If you are fit and strong and used to yard work, I wouldn't worry about carrying on doing it, but definitely have a back-up plan for days you just don't feel up to it.

EmmaKateLouise · 11/02/2010 13:25

I was mucking out and lunging my daughter's pony the day I went into labour with my youngest! I was actually having labour pains whilst lunging! Went and picked eldest daughter up from playschool, made tea that evening, then went to bed and decided to go into hospital at 11pm that night. Daughter born at 3.29am the next morning and was home by 7.30am. Didn't take eldest to playschool that morning, but did pick her up at lunch time!! Am wonder woman don't ya know!

I think as long as you are sensible, don't pick up heavy things, etc etc, then you can carry on as usual. I had a week off the horsey chores after giving birth but then was back riding in two weeks.

Loshad · 13/02/2010 21:08

no-one else to do the mucking out so right up to birth, did not pile barrow up to the sky tho' !

ohnelly · 14/02/2010 09:12

Thanks all, your all along the same lines as what I was thinking. I will carry on as long as I feel ok doing it & am sensible. It was mostly non-horsey people telling me that I shouldnt be doing it. I knew I would get some honest opinions on here

OP posts:
Pixel · 14/02/2010 19:53

Well my friend is expecting twins. Her doctor has told her that she can carry on looking after her horses because it is something her muscles are already used to, as long as she is sensible about it.

Southwestwhippet · 14/02/2010 20:01

I still rode until about 28 weeks but found sitting trot went off the agenda at about 24 weeks and canter not long after as I was having trouble with my hips and pelvis. Could still get up out of the saddle and go for a good gallop though!

Mucked out until about 37 weeks but DP did help every now and again because it did make my back/hips/pelvis ache a fair bit towards the end.
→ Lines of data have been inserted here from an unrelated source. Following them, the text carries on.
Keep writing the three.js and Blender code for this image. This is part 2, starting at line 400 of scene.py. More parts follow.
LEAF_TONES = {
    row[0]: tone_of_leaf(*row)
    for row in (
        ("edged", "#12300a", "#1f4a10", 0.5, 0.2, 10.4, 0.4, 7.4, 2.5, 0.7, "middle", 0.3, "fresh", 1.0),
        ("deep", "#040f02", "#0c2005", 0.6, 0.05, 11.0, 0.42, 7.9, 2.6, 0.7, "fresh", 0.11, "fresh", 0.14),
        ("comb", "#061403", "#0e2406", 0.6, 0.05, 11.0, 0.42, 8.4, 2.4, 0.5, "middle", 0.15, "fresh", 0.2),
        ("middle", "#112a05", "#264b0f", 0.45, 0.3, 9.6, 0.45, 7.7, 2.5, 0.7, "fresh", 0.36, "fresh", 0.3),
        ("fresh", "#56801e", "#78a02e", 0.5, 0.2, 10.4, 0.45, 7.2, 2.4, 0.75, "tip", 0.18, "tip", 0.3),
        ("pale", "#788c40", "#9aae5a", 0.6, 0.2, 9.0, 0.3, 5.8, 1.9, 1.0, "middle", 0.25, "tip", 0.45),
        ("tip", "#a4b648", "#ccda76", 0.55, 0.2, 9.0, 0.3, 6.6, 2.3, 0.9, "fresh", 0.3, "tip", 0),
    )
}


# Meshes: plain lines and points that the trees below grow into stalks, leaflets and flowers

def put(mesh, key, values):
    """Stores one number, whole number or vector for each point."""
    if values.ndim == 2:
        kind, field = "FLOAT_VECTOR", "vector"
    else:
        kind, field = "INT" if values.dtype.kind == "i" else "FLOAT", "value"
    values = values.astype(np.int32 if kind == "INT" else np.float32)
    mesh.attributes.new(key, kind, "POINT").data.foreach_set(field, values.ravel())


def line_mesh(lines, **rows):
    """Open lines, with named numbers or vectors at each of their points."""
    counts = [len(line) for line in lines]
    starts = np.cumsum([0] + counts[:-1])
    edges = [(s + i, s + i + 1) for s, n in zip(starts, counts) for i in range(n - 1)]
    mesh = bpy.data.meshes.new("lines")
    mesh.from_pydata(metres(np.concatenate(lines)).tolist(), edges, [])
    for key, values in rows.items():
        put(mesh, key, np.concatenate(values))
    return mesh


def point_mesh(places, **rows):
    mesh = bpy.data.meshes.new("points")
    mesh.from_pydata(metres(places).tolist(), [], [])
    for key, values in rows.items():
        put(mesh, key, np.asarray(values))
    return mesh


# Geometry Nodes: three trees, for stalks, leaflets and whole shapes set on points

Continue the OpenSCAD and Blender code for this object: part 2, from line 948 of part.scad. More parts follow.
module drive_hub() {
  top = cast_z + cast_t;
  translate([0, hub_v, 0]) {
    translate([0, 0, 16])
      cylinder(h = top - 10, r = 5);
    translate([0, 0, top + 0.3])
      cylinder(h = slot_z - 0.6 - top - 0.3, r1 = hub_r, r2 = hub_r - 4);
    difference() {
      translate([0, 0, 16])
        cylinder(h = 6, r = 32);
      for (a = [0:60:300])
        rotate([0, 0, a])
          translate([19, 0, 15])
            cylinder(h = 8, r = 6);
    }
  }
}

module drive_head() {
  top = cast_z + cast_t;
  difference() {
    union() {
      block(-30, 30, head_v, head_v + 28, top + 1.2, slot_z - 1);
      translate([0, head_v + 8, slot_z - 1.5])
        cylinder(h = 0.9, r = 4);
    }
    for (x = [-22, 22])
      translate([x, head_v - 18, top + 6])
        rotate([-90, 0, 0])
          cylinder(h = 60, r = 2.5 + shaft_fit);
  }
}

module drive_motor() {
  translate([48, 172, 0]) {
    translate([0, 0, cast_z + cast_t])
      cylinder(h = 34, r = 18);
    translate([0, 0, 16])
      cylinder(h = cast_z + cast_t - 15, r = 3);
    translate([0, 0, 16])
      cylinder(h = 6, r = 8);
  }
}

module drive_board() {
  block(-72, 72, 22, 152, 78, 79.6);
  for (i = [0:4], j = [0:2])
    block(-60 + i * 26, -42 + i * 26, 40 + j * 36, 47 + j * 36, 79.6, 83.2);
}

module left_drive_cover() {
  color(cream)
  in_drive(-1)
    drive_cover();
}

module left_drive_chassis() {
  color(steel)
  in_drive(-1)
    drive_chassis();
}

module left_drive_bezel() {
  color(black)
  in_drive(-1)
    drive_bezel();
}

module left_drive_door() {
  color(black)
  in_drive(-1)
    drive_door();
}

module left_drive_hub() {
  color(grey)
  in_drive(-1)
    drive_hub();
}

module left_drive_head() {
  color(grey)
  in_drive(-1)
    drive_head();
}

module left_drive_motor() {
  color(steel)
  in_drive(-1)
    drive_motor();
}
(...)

Pony was deep littered on shavings which meant it wasn't 'heavy' mucking out.

Pony moved onto 24/7 turnout at after this and I was still lugging his water up to the field until I got to term. DP took over from that point but primarily because I got too miserable to leave the house most days (got ante-natal depression in last couple of months).
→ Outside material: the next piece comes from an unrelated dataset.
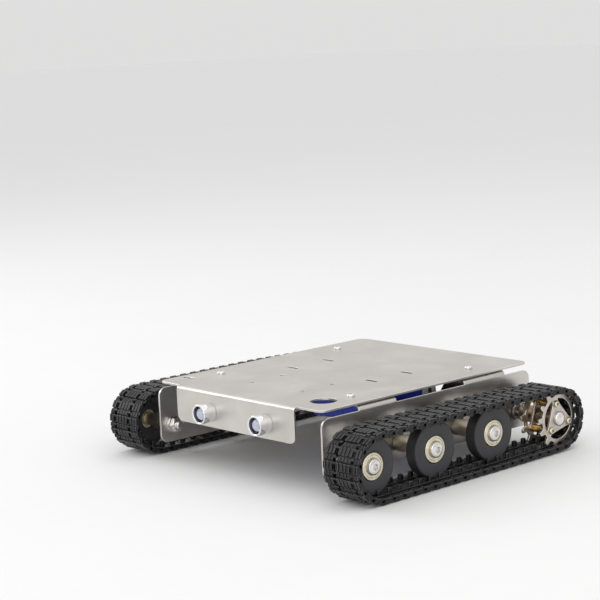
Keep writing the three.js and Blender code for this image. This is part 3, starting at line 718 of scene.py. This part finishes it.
def sprockets():
    for label, centre_hole in (("outer", 2.3), ("inner", 6.8)):
        low, high = node_box(f"left_sprocket_{label}_plate")
        holes = crescents(14.4, 2.9, 5)
        holes.append(circle(0, 0, centre_hole, 40))
        holes += [circle(*polar(POST_CIRCLE, angle), SCREW_HOLE, 24) for angle in POST_ANGLES]
        flat = plate(toothed_rim(17, (high.z - low.z) / 2), holes, high.x - low.x, 0.2)
        shape = mapped(flat, lambda v: (v.z, v.x, v.y))
        centre = ((low.x + high.x) / 2, *SHAFT)
        place_pair(f"sprocket_{label}_plate", shape, PLATE_STEEL, centre)

    outer = node_box("left_sprocket_outer_plate")
    inner = node_box("left_sprocket_inner_plate")
    for index, angle in enumerate(POST_ANGLES):
        low, high = node_box(f"left_sprocket_post_{index + 1}")
        x = [low.x, inner[0].x, inner[1].x, outer[0].x, outer[1].x, high.x]
        profile = softened([
            (x[1] + 0.3, 0), (x[1] + 0.3, 1.5), (x[2] + 0.05, 1.5), (x[2] + 0.05, 2.75),
            (x[3] - 0.05, 2.75), (x[3] - 0.05, 1.5), (x[3] + 0.3, 1.5), (x[3] + 0.3, 0)], 0.15)
        inner_screw = softened([
            (x[0], 0), (x[0], 2.2), (x[0] + 0.4, 2.6), (x[1] - 0.05, 2.6), (x[1] - 0.05, 1.5),
            (x[1] + 0.25, 1.5), (x[1] + 0.25, 0)], 0.15)
        seat = x[4] + 0.05
        outer_screw = button_head(seat, 2.55, x[5] - seat, 0.95, 1.5, x[3] + 0.35)
        centre = Vector(polar(POST_CIRCLE, angle)) + Vector(SHAFT)
        label = f"sprocket_post_{index + 1}"
        place_pair(label, turned(profile, 48), BRASS, (0, *centre))
        screws = joined(turned(inner_screw, 48), turned(outer_screw, 48))
        place_pair(label, screws, BEARING_STEEL, (0, *centre), "screws")

    low, high = node_box("left_sprocket_hub")
    hub = softened([
        (low.x, 3.3), (low.x, 6), (low.x + 0.5, 6.5), (low.x + 4, 6.5), (low.x + 4.6, 6.1),
        (high.x, 6.1), (high.x, 3.3), (low.x, 3.3)], 0.2)
    place_pair("sprocket_hub", turned(hub, 72), HUB_METAL, (0, *SHAFT))

    low, high = node_box("left_sprocket_cap_screw")
    seat = outer[1].x + 0.05
    dome = [(seat + 1 + (high.x - seat - 1) * math.sin(a), 5.1 * math.cos(a))
            for a in (math.pi / 2 * k / 10 for k in range(11))]
    cap = [(low.x, 0), (low.x, 1.7), (low.x + 0.3, 2), (seat, 2), (seat, 4.9), (seat + 0.2, 5.1)] + dome
    cap_screw = turned(cap[:-1] + [(high.x, 0)], 72)
    place_pair("sprocket_cap_screw", cap_screw, BRIGHT_STEEL, (0, *SHAFT))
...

lilymolly · 16/02/2010 10:11

Mucked out 2 horses and 2 cows until labour with dc1 42 weeks!

With dc2 also 42 weeks, I tried my best to do as much as I could up until birth, but dp had to help me, as I was so uncomfortable, and stuggled to bend down and fill hay nets etc.

I did not ride however, as I did not feel comfortable/safe even though horse is bomb proof and went on to loan as a RDA pony for the 18 months whilst I was pregnant/post natal and never put foot wrong, but for me it was just not worth the risk x

bumpsoon · 23/02/2010 11:28

i carried on mucking out up to the day my waters broke ,i filled the barrow half full ,so it took a bit longer to do .Personally i think do it aslong as you feel comfortable doing it ,unless you have the offer of someone else doing it for free and you can put your feet up

Stripycat23 · 29/03/2010 14:11

I intended to ride/muck out as long a I could. My last ride (on my spooky arabx) was at 5 months when the reality of having a baby finally kicked in when going hell-for-leather across a field. A couple of weeks later I got sciatica (horrid back/leg pain) and was pretty much settee-bound from them on.

I had to confess to the midwife that I had been moving bales of hay just before getting the sciatica. She looked like this

So I would do what feels comfortable for you but get someone else to do any heavy lifting eg hay/straw/shavings bales and water buckets.